As I watched Gatundu MP Moses Kuria carefully dismantle the tilapia’s head - known as ‘engine’ by my lakeside brethren, I remembered that it was over Tilapia that Cord leader Raila Odinga and former Attorney General Charles Njonjo bonded over lunch at Ronalo Restaurant in the run-up to the 2013 poll.
Then something struck my mind. How come fish is increasingly becoming a popular dish in Nairobi as the fishing communities feed on mboga and omena 24/7?

From Wuoth Ogik (the journey has ended) in the pre-historic Muhuru Bay through Homa Bay to the picturesque Winam Gulf and Marenga beach in Busia, dug out fishing canoes dot the expansive shoreline, yet fish is becoming an extremely rare commodity in most households of Nyanza and Western Kenya.
Suddenly, fish has become too expensive even for the very people who toil in the lake, braving mosquito bites to haul catches ashore. The fish has become a preserve for the elite in Kisumu, Nairobi and even overseas. The tilapia leaves the beaches as soon as it is landed; middlemen haul it into waiting vans to supply it to leading hotels in major towns.
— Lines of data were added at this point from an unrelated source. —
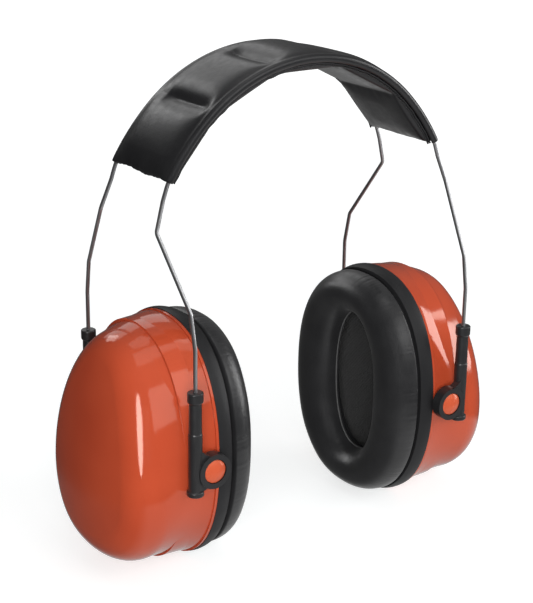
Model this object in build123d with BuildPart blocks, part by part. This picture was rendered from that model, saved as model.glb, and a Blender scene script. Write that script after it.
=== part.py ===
"""Hearing protection earmuffs with a padded two-wire spring headband.

Frame: X runs across the head, Y runs front to back (the front is -Y), Z is up.
The origin is on the surface under the cups, midway between them. Names that start
with left_ are on the -X side. Every right-hand piece is made first, at +X, and the
left-hand one is its mirror image.
"""
import os
from math import asin, cos, degrees, pi, radians, sin

from build123d import *

# ---- driving dimensions, in millimetres and degrees -------------------------------

clearance = 0.3               # between parts that move past each other
running_fit = 0.06            # radial play of a shaft in its own bore

# cups
cup_z = 56.0                  # height of each cup's centre
rim_x = 59.5                  # plane where the outer shell meets the seat ring
rim_half_width = 41.5
rim_half_height = 55.0
oval_power = 2.25             # 2 is an ellipse, more is squarer
wall = 2.4
shell_depth = 43.8            # rim to the outermost point
face_peak_z = 37.7            # height of the outer face's furthest point
face_radius = 127.0           # curve of the outer face from front to back
face_tall_radius = 175.0      # curve of the outer face from top to bottom
face_round = 15.8             # rounded edge between the outer face and the sides
shell_sections = [            # (out from the rim, half width, half height, drop, narrowing, power)
    (9.0, 40.8, 54.5, -0.2, 0.03, 2.11),
    (33.5, 38.6, 48.6, 2.4, 0.205, 2.36),
    (55.5, 35.3, 46.0, 7.9, 0.065, 2.62),
]
first_step = [                # the raised part next to the rim
    (0.0, 40.4, 54.9, 0.0, 0.0, 2.2),
    (15.5, 39.9, 54.0, 0.0, 0.03, 2.2),
]
second_step = [               # the lower raised part over the top
    (14.5, 39.4, 53.0, -0.3, 0.05, 2.2),
    (23.5, 38.1, 50.3, 0.1, 0.14, 2.2),
]
bead_width = 1.3
bead_height = 0.5
boss_radius = 4.6             # pivot boss on each side of the shell

# pads that meet the head
ring_depth = 6.8              # seat ring, rim to cushion side
ring_half_width = 42.2
ring_half_height = 55.79
seat_half_width = 26.0        # opening through the seat ring
seat_half_height = 40.0
spigot_play = 0.7             # between the seat ring's spigot and the shell
spigot_thickness = 1.5
spigot_length = 3.0
backplate_thickness = 1.1
cushion_x = 38.5              # plane of the ear faces
cushion_half_width = 40.5
cushion_half_height = 53.4
ear_half_width = 16.5         # opening for the ear
ear_half_height = 34.0
cushion_face_round = 6.0
cushion_back_round = 3.5
gauze_half_width = 35.5
gauze_half_height = 49.0
foam_sections = [             # foam block in the hollow, as shell_sections
    (0.5, 34.5, 48.0, 0.0, 0.0, 2.25),
    (14.0, 33.5, 46.0, 0.0, 0.05, 2.25),
    (27.0, 29.0, 40.0, 1.5, 0.12, 2.25),
]

# spring wires
wire_radius = 0.9
wire_y = 20.9                 # half the spacing of the two wires in the band
crown_z = 219.0               # top of the wires' centre lines
arch_spans = [                # (radius, angle from the crown where the arc ends)
    (77.0, 44.3),
    (104.0, 58.5),
    (22.0, 71.0),
]
arch_angle = arch_spans[-1][1]
cover_angle = 64.5            # where the padded cover ends
spread_arm = 5.0              # cover end to the line about which a leg spreads
spread_gap = 0.15
knee_z = 155.5
knee_y = 22.7
elbow = (73.8, 42.0, 125.6)   # where a leg turns down towards its guide
leg_x = 73.4
leg_y = 44.7
leg_straight_z = 110.8
leg_end_z = 65.0
bend_radius = 4.0
top_bend_radius = 10.0        # gentler bend above the guide

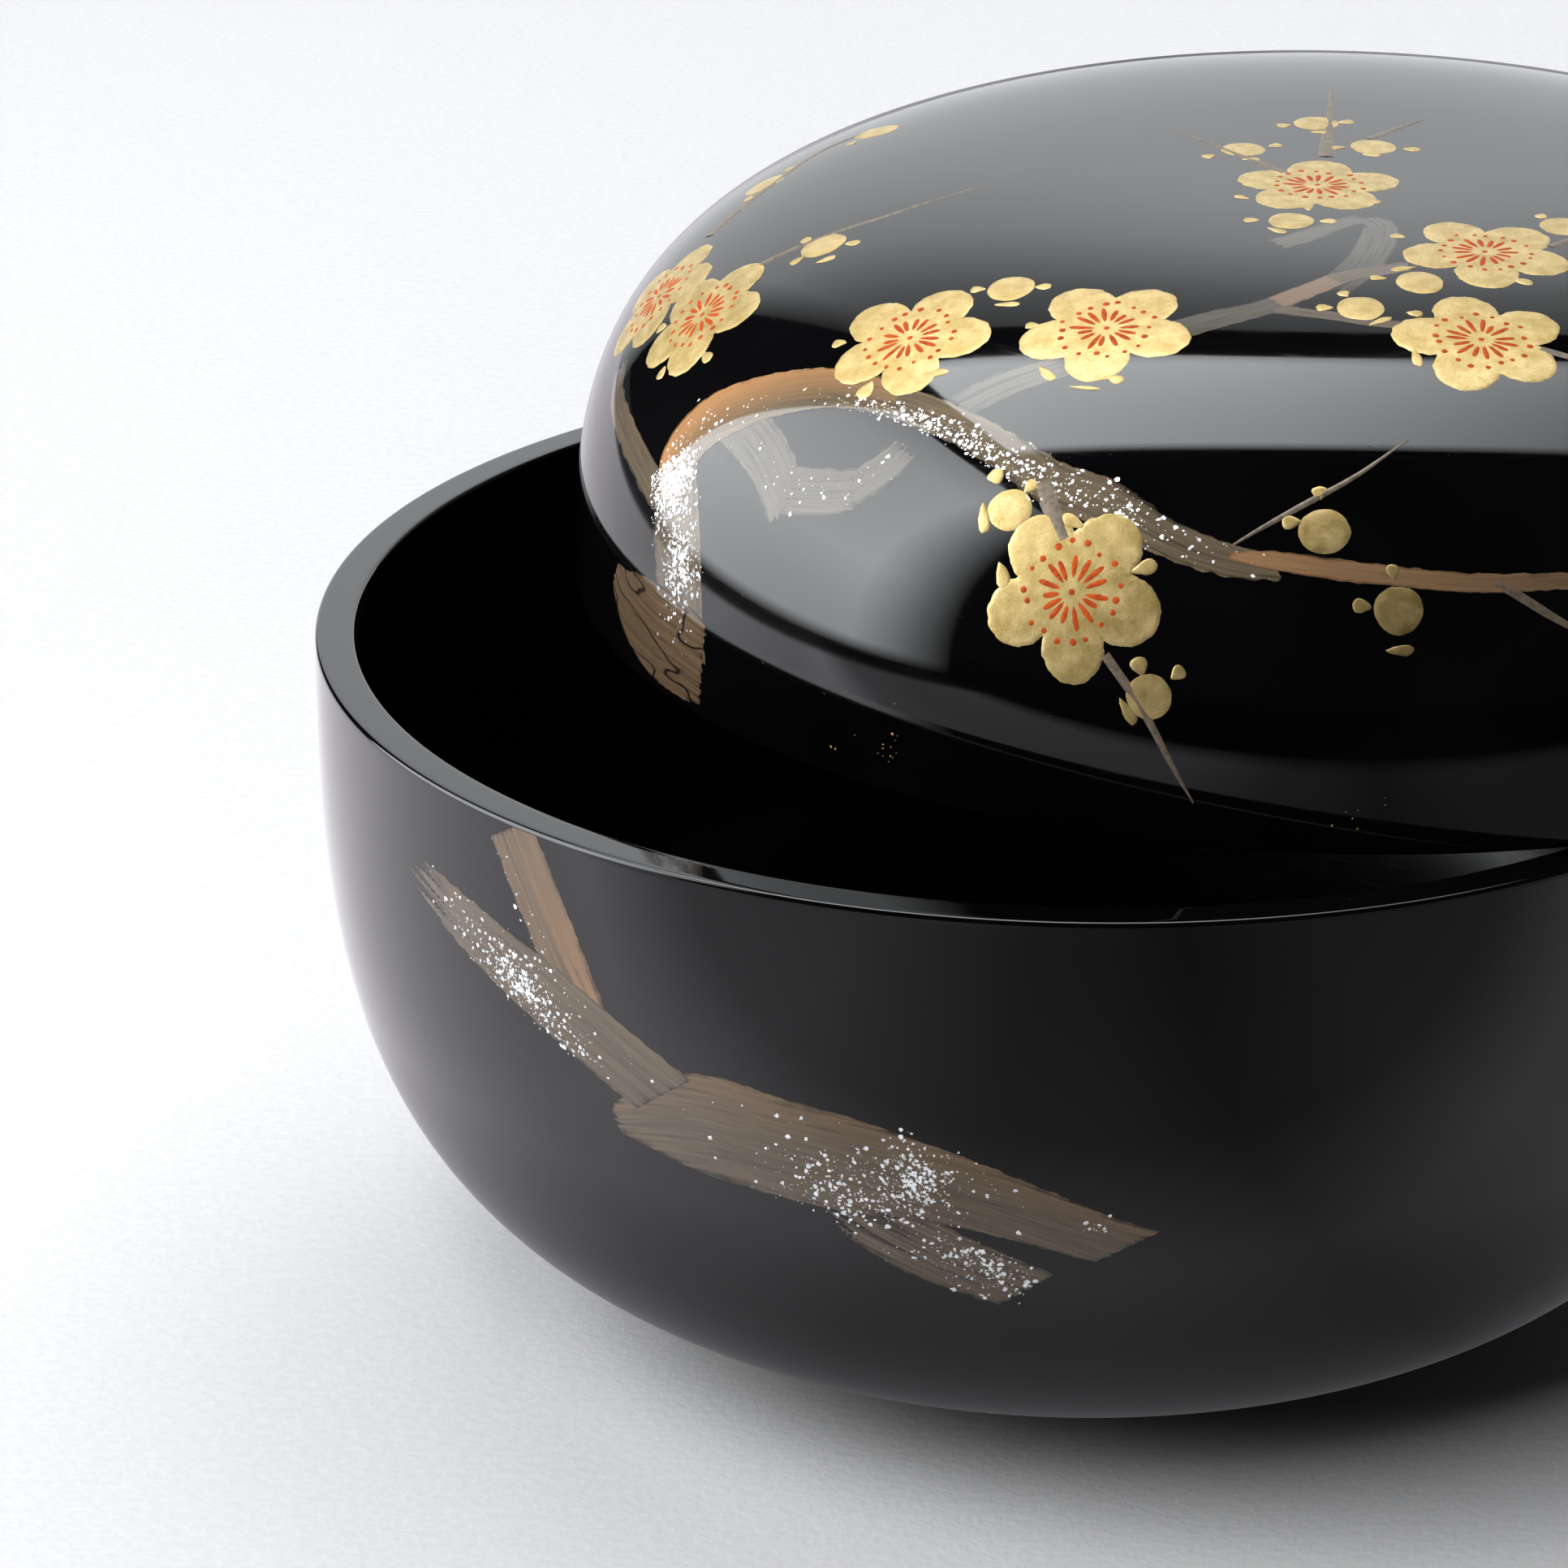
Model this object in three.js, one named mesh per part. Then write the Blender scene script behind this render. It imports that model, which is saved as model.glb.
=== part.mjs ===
// Lidded lacquer rice bowl: a deep round bowl and a domed lid of the same diameter.
// The lid rests flat on the bowl's rim, pushed back and to the side, so the bowl stands part open.
// Each half is a turned wooden core between an outer and an inner coat of lacquer, and the inner
// coat turns outward over the flat rim. The bowl stands on a low turned foot.
// Millimetres, +Z up, -Y to the front. The origin is the centre of the foot's flat underside.

import * as THREE from 'three';

// Driving dimensions
const RIM_RADIUS = 75;        // outside of both rims
const RIM_HEIGHT = 70;        // bowl's rim above the surface it stands on
const RIM_WIDTH = 3.9;        // flat land on both rims
const RIM_CHAMFER = 0.35;     // broken edges of the land
const BOWL_DEPTH = 68.4;      // outside, from the rim down to the lowest point of the body
const BOWL_FLOOR = 4.5;       // thickness at the bowl's centre
const LID_HEIGHT = 42.6;      // outside, from the rim up to the crown
const LID_CROWN = 4.2;        // thickness at the lid's centre
const LID_OFFSET_X = 25.0;    // where the lid rests, off the bowl's axis
const LID_OFFSET_Y = 14.3;
const COAT = 0.5;             // thickness of a lacquer coat
const GAP = 0.3;              // left between neighbouring solids
const FOOT_RADIUS = 31.5;
const FOOT_CHAMFER = 0.6;

// Outlines are superellipses: (radius / R) ^ wall + (depth / D) ^ crown = 1
const BOWL_CURVE = { wall: 3.25, crown: 3.25 };
const LID_CURVE = { wall: 3.3, crown: 2.9 };

const SEGMENTS = 48;          // facets round the axis
const STEPS = 9;              // facets along an outline, from rim to centre

// Distance of an outline from the rim plane at a given radius
function depthAt(curve, rimRadius, depth, radius) {
  return depth * (1 - (radius / rimRadius) ** curve.wall) ** (1 / curve.crown);
}

// Points [radius, distance from the rim plane] of one outline, from the axis out to its rim end
function outline(curve, rimRadius, depth, rimEnd) {
  const points = [[0, depth]];
  for (let i = 1; i < STEPS; i++) {
    const angle = (Math.PI / 2) * (1 - i / STEPS);
    const radius = rimRadius * Math.cos(angle) ** (2 / curve.wall);
    points.push([radius, depth * Math.sin(angle) ** (2 / curve.crown)]);
  }
  points.push([rimRadius, rimEnd]);
  return points;
}

// A cup between two outlines that share one rim end
function cup(curve, outer, inner, rimEnd) {
  const outside = outline(curve, outer.radius, outer.depth, rimEnd);
  const inside = outline(curve, inner.radius, inner.depth, rimEnd);
  return [...outside, ...inside.reverse()];
}

// The inner coat: a liner whose top turns outward over the land of the rim
function liner(curve, outer, inner) {
  const outside = outline(curve, outer.radius, outer.depth, COAT);
  const inside = outline(curve, inner.radius, inner.depth, RIM_CHAMFER);
  const land = [
    [RIM_RADIUS - RIM_CHAMFER / 2, COAT],
    [RIM_RADIUS, COAT - RIM_CHAMFER / 2],
    [RIM_RADIUS, RIM_CHAMFER / 2],
    [RIM_RADIUS - RIM_CHAMFER / 2, 0],
    [inner.radius + RIM_CHAMFER, 0],
  ];
  return [...outside, ...land, ...inside.reverse()];
}

// The three layers of one half, each inside the last: outer coat, core, inner coat
function layers(curve, depth, floor) {
  const outside = (inset) => ({ radius: RIM_RADIUS - inset, depth: depth - inset });
  const inside = (inset) => ({
    radius: RIM_RADIUS - RIM_WIDTH + inset,
    depth: depth - floor + inset,
  });
  const belowLand = COAT + GAP;
  return {
    outerCoat: cup(curve, outside(0), outside(COAT), belowLand),
    core: cup(curve, outside(COAT + GAP), inside(COAT + GAP), belowLand),
    innerCoat: liner(curve, inside(COAT), inside(0)),
  };
}

// A solid of revolution about Z from points [radius, height] that run round it with the solid on
// their left, as seen with the axis on the left and height upward
function turned(points) {
  const profile = points.map(([radius, height]) => new THREE.Vector2(radius, height));
  return new THREE.LatheGeometry(profile, SEGMENTS).rotateX(Math.PI / 2);
}

function bowlSolid(points) {
  return turned(points.map(([radius, depth]) => [radius, RIM_HEIGHT - depth]));
}

function lidSolid(points) {
  return turned(points.map(([radius, height]) => [radius, height]).reverse());
}

function footSolid() {
  const underside = [[0, 0], [FOOT_RADIUS - FOOT_CHAMFER, 0], [FOOT_RADIUS, FOOT_CHAMFER]];
  const bed = [1, 0.75, 0.5, 0].map((share) => {
    const radius = share * FOOT_RADIUS;
    const depth = depthAt(BOWL_CURVE, RIM_RADIUS, BOWL_DEPTH, radius);
    return [radius, RIM_HEIGHT - depth - GAP];
  });
  return turned([...underside, ...bed]);
}

// Materials
const blackLacquer = { color: 0x0b0b0d, roughness: 0.08, metalness: 0 };
const turnedWood = { color: 0xb98a5a, roughness: 0.7, metalness: 0 };

function part(name, geometry, look) {
  const mesh = new THREE.Mesh(geometry, new THREE.MeshStandardMaterial(look));
  mesh.name = name;
  return mesh;
}

const bowlLayers = layers(BOWL_CURVE, BOWL_DEPTH, BOWL_FLOOR);
const bowl = new THREE.Group();
bowl.add(
  part('bowl_core', bowlSolid(bowlLayers.core), turnedWood),
  part('bowl_outer_lacquer', bowlSolid(bowlLayers.outerCoat), blackLacquer),
  part('bowl_inner_lacquer', bowlSolid(bowlLayers.innerCoat), blackLacquer),
  part('bowl_foot', footSolid(), blackLacquer),
);

const lidLayers = layers(LID_CURVE, LID_HEIGHT, LID_CROWN);
const lid = new THREE.Group();
lid.add(
  part('lid_core', lidSolid(lidLayers.core), turnedWood),
  part('lid_outer_lacquer', lidSolid(lidLayers.outerCoat), blackLacquer),
  part('lid_inner_lacquer', lidSolid(lidLayers.innerCoat), blackLacquer),
);
lid.position.set(LID_OFFSET_X, LID_OFFSET_Y, RIM_HEIGHT + GAP);

const riceBowl = new THREE.Group();
riceBowl.add(bowl, lid);

export default riceBowl;
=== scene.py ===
"""Looks of the lidded lacquer rice bowl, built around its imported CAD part.

Shapes are worked out in millimetres in the CAD frame and turned into metres when a mesh is made.
The decoration is laid out on charts: the lid's outside is opened flat as a disc about its crown, and
the bowl's wall is unrolled as a band with x = 0 at the front and y = 0 at the rim.
"""

import math

import bpy
import numpy as np
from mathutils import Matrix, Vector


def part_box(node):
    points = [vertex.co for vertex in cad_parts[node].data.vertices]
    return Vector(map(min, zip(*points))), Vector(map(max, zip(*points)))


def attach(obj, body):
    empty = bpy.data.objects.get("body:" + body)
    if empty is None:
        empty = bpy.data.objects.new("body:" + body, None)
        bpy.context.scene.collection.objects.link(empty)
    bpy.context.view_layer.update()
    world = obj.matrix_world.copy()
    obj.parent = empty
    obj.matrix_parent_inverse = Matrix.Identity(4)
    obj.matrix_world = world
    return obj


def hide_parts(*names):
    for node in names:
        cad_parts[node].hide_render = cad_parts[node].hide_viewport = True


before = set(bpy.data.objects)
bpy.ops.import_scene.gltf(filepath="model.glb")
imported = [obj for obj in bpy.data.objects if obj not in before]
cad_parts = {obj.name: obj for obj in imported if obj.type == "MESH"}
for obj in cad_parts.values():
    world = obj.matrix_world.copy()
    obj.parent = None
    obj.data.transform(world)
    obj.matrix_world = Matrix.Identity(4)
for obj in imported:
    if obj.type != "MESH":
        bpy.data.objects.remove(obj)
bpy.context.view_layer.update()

MM = 0.001
COAT = 0.5                 # lacquer coat, as in the CAD part
GAP = 0.3                  # between coat and core, as there
RIM_WIDTH = 3.9            # flat land of both rims, as there
LIP = 0.42                 # rounding of both edges of the rim's land
SEGMENTS = 288             # facets round the lacquer, and points along each of its outlines
OUTLINE_POINTS = 150
CORE_SEGMENTS = 96         # the same for the hidden core
CORE_POINTS = 40
CORE_EDGE = 0.1            # rounding of its rim
TABLE_POINTS = 4000        # samples of an outline, for reading values off it
CREASE = math.radians(55)  # edges sharper than this are shaded as edges
PETAL_RISE = 0.05          # thickness of the gold, and the height at which the stamens start
STAMEN_BASE = 0.046
STAMENS, ANTHERS = 15, 18  # in one blossom
PAINT_RISE = 0.004         # thickness of a brush stroke, and the step from one to the next over it
PAINT_LAYER = 0.007
BRUSH_MARKS = ("brush", "cover", "tint")      # what a stroke's mesh carries for its material


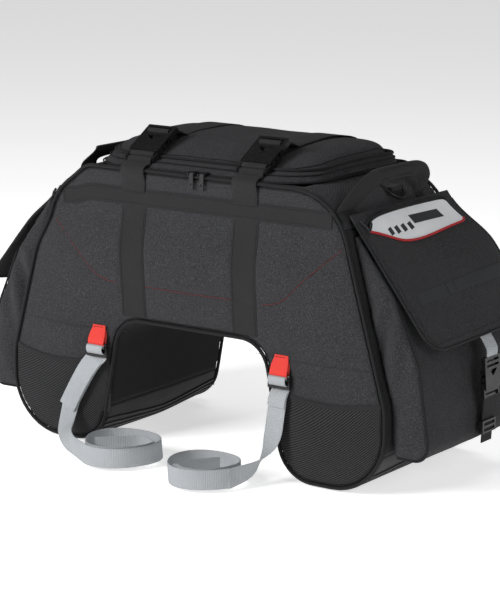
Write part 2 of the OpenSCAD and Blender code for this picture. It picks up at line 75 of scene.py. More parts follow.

It is shocking that Lake Victoria, which measures a staggering 68,800 square kilometres and a breath-taking shoreline stretching some 3,450 square kilometres, cannot supply the 30 million East Africans in the Lake Basin with fish.
Conservative figures from the Kenya Marine and Fisheries research Institute show that catches of Nile Perch, Tilapia and dagaa fish (omena) which are the most popular varieties of fish, dropped from 153,000 metric tonnes in 2014 to 118,145 metric tonnes in 2015.

The Nile Perch and Tilapia total catch estimates decreased by 34.2 per cent, from 251,063.3 to 165,084.3 tonnes and by about 65.9 per cent from 59,681.3 to 20,371 tonnes in 2014 and to 165,083.4 tons in 2015 respectively.
I heard from fisheries experts that the fish population is dwindling because of over-fishing and destructive fishing methods. Aggressive fishermen are catching under-size fish. They are destroying the fish breeding zones and no one is concerned. The County governments have also gone into deep slumber as Lake Victoria is turned into a giant sewer due to massive pollution.
As a result, fish has become scarce. Prices have more than tripped as demand grows. For a poor fisherman, he rather sells the fish to the high demanding market and buy sukuma wiki rather than eat the delicacy and go without unga and other essentials. 
In Kisumu and other lakeside towns, many residents removed fish from their menu long ago because of the high process. This explains why the government rejected calls by Nyanza politicians to ban the cheaper fish imports from China. At this rate, we may soon stage street demos.... ‘No Samaki! No peace!